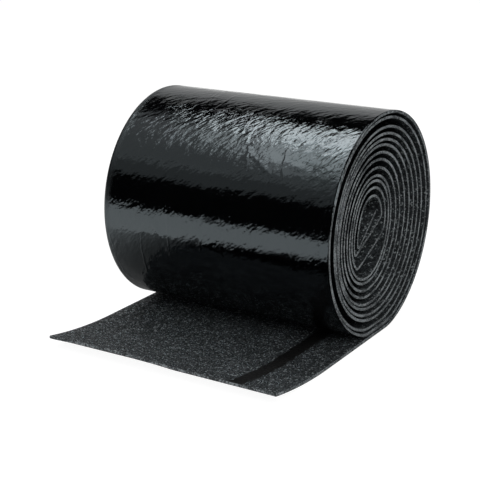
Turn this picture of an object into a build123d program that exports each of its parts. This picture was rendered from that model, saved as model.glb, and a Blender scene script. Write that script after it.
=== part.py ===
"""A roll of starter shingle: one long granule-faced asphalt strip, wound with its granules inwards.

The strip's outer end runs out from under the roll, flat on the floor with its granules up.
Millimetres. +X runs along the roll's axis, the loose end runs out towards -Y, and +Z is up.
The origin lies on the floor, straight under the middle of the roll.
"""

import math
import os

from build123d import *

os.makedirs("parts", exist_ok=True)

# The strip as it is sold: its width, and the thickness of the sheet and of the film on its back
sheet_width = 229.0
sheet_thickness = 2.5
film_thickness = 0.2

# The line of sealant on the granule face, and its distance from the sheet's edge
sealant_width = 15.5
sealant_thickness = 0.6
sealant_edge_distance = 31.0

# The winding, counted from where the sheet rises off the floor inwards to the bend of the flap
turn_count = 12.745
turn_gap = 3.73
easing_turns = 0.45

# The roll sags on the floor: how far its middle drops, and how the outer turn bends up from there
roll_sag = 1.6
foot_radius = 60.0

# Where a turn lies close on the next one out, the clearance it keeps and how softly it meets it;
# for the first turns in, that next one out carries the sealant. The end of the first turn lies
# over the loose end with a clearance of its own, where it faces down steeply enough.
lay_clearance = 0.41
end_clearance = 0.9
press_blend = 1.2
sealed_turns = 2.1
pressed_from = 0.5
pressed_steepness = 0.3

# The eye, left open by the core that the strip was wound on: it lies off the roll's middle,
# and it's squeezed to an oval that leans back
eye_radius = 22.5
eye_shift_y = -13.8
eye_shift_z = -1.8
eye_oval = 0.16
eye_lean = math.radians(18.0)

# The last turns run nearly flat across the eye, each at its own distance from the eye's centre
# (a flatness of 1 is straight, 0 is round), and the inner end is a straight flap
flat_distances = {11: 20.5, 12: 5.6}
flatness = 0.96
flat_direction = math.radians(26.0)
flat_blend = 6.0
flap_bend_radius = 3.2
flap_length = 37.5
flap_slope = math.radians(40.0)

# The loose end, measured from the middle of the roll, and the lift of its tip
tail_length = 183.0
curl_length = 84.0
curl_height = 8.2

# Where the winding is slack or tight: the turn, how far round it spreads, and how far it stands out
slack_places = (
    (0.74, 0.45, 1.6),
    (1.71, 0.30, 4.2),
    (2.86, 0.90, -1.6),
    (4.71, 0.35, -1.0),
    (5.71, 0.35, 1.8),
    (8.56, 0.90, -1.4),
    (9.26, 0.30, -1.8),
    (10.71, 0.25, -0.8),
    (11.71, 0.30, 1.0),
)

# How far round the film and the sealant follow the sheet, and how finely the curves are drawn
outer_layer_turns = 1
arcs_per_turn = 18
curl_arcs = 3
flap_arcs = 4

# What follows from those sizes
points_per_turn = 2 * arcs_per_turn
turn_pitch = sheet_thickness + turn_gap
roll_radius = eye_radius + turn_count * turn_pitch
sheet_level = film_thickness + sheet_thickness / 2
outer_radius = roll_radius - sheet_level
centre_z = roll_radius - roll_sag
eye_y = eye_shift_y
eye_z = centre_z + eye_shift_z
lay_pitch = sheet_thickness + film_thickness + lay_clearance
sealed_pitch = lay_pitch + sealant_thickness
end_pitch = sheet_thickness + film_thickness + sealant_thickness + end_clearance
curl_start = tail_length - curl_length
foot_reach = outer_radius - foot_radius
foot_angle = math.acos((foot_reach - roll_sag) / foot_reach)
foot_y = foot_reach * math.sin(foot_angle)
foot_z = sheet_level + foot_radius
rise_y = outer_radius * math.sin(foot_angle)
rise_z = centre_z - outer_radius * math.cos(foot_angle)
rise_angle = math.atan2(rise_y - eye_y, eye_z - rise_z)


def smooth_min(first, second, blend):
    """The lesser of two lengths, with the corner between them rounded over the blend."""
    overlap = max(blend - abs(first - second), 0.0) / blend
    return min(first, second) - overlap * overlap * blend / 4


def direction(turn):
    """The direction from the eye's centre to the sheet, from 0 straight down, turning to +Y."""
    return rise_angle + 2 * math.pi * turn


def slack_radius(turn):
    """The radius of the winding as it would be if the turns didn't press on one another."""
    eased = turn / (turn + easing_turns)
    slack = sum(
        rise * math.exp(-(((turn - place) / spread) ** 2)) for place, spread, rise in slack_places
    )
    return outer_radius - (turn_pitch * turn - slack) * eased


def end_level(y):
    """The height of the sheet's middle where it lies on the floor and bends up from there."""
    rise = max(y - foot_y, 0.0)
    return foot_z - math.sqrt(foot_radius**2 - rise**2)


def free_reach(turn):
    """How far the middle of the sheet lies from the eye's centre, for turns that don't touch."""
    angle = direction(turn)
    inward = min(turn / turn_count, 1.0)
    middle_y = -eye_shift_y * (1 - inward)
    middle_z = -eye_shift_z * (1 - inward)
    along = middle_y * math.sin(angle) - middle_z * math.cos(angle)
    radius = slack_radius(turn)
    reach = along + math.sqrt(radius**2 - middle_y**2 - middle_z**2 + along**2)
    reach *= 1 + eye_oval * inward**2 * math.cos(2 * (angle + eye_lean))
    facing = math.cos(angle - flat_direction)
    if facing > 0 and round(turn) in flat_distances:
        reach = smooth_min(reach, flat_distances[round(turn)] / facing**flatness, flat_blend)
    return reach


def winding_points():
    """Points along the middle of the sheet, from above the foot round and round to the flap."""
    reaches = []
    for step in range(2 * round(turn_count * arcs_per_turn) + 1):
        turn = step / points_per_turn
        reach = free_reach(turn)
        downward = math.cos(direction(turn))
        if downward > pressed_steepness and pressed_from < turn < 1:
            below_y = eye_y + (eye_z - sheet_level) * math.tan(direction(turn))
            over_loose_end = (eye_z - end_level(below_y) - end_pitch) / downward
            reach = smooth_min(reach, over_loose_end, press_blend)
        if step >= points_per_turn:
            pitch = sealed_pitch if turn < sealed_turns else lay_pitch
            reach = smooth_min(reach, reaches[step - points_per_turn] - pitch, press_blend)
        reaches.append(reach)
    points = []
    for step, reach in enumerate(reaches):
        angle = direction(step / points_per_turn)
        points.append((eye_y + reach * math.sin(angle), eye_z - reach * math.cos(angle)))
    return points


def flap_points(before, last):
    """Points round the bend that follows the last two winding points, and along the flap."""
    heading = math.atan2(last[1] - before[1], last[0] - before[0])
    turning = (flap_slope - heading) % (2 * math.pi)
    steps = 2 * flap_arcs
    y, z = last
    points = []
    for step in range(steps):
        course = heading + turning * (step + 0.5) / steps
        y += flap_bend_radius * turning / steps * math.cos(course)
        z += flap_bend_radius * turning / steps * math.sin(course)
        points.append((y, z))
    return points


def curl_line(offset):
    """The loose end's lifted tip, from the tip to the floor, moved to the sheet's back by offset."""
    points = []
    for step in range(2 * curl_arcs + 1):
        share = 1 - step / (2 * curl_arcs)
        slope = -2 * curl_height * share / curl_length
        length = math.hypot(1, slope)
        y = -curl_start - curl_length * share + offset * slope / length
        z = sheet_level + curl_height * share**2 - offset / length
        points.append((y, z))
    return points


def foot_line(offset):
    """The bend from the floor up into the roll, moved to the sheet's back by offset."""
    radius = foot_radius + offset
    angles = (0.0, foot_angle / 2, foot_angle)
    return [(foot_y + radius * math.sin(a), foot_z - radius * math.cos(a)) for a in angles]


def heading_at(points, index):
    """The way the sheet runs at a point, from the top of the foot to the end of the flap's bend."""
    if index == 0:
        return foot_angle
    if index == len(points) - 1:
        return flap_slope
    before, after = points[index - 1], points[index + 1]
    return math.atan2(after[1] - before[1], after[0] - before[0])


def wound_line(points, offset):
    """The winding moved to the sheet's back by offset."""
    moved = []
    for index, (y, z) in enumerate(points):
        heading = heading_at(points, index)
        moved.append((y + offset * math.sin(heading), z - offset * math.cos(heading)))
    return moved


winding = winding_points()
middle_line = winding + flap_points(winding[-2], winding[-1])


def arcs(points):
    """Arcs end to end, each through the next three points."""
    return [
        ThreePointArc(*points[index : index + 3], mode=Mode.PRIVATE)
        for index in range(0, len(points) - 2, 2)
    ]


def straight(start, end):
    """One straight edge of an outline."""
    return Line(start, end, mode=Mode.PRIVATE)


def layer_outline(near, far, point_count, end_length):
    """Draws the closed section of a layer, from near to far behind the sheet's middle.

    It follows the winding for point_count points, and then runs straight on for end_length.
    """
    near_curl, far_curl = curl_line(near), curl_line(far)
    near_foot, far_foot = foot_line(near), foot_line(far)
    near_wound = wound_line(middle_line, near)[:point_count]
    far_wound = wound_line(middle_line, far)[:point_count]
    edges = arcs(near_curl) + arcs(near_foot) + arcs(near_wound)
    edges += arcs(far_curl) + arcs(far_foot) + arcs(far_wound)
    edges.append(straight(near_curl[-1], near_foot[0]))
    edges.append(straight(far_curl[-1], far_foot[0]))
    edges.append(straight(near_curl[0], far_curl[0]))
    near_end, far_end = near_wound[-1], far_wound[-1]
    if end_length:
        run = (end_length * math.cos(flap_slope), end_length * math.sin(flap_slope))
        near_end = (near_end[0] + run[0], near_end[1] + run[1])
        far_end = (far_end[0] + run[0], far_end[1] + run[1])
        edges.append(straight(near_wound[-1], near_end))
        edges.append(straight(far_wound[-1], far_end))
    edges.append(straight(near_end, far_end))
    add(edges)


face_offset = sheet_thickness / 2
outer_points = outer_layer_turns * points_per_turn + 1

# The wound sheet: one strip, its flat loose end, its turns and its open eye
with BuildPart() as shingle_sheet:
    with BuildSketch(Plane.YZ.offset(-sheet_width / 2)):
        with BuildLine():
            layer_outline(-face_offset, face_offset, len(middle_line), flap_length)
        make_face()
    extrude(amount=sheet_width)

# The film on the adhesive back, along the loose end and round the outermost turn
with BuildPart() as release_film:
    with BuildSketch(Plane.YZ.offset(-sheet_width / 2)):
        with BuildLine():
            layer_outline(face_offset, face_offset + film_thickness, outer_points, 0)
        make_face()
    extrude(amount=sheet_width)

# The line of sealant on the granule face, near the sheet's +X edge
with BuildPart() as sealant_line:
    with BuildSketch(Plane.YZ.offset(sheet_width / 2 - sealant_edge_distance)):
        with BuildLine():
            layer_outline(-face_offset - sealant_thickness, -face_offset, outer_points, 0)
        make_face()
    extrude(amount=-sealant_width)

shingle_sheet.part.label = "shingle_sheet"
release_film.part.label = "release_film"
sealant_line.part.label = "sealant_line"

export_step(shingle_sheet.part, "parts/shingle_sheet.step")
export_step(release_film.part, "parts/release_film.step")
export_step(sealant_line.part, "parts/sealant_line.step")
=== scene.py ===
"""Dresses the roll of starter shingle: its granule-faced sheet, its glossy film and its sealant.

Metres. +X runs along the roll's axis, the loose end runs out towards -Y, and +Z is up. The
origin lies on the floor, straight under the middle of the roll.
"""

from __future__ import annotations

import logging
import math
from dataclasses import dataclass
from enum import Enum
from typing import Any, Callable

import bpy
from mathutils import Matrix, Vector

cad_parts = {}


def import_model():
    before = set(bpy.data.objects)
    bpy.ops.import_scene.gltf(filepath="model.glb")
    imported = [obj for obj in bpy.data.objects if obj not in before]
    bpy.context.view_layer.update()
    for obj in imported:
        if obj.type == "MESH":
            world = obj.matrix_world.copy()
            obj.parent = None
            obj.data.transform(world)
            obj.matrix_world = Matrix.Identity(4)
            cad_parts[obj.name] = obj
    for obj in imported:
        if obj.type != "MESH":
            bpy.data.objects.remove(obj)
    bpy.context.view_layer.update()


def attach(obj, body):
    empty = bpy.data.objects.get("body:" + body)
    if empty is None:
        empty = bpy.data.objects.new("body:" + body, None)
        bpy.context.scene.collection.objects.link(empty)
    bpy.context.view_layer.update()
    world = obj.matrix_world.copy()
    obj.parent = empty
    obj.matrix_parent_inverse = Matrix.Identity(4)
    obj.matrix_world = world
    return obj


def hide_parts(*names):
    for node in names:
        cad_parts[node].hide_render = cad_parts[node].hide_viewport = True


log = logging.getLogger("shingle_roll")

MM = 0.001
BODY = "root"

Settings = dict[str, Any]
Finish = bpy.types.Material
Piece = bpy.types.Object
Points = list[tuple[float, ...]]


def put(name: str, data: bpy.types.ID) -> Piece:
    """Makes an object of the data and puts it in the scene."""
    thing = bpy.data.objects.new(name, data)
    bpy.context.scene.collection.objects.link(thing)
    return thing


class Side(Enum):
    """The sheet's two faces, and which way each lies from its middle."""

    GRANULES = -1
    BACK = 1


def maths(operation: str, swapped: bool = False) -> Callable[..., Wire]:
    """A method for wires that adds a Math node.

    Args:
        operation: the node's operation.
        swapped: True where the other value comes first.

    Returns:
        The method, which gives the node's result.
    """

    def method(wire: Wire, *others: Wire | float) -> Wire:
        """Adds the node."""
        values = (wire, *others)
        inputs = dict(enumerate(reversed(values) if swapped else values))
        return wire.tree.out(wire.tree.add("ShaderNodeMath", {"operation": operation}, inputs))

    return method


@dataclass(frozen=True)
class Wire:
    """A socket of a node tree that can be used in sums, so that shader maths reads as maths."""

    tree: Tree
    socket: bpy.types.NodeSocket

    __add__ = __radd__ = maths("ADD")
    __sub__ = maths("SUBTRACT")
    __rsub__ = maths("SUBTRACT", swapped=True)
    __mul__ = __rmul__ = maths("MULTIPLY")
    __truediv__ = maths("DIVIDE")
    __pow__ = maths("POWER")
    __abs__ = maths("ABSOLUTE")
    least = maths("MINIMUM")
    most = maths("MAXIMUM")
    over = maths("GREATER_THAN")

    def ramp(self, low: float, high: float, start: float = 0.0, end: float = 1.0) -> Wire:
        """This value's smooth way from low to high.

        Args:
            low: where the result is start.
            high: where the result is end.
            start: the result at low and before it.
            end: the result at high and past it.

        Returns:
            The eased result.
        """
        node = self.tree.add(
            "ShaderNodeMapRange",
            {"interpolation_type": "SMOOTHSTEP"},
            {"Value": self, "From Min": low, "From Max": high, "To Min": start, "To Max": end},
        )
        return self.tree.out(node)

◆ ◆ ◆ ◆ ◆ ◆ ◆

What are the exact lines from the beginning of the material through the line containing "its granules inwards."? Write out those lines alone.

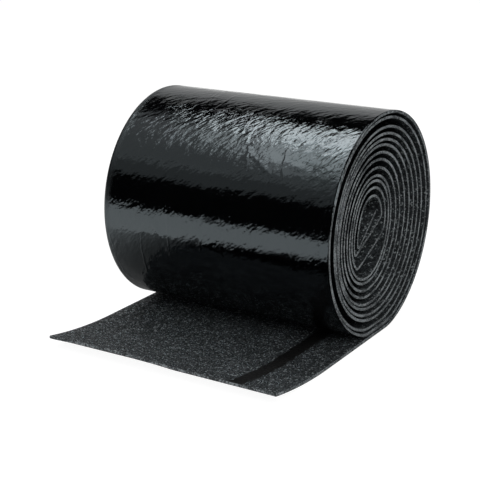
Turn this picture of an object into a build123d program that exports each of its parts. This picture was rendered from that model, saved as model.glb, and a Blender scene script. Write that script after it.
=== part.py ===
"""A roll of starter shingle: one long granule-faced asphalt strip, wound with its granules inwards.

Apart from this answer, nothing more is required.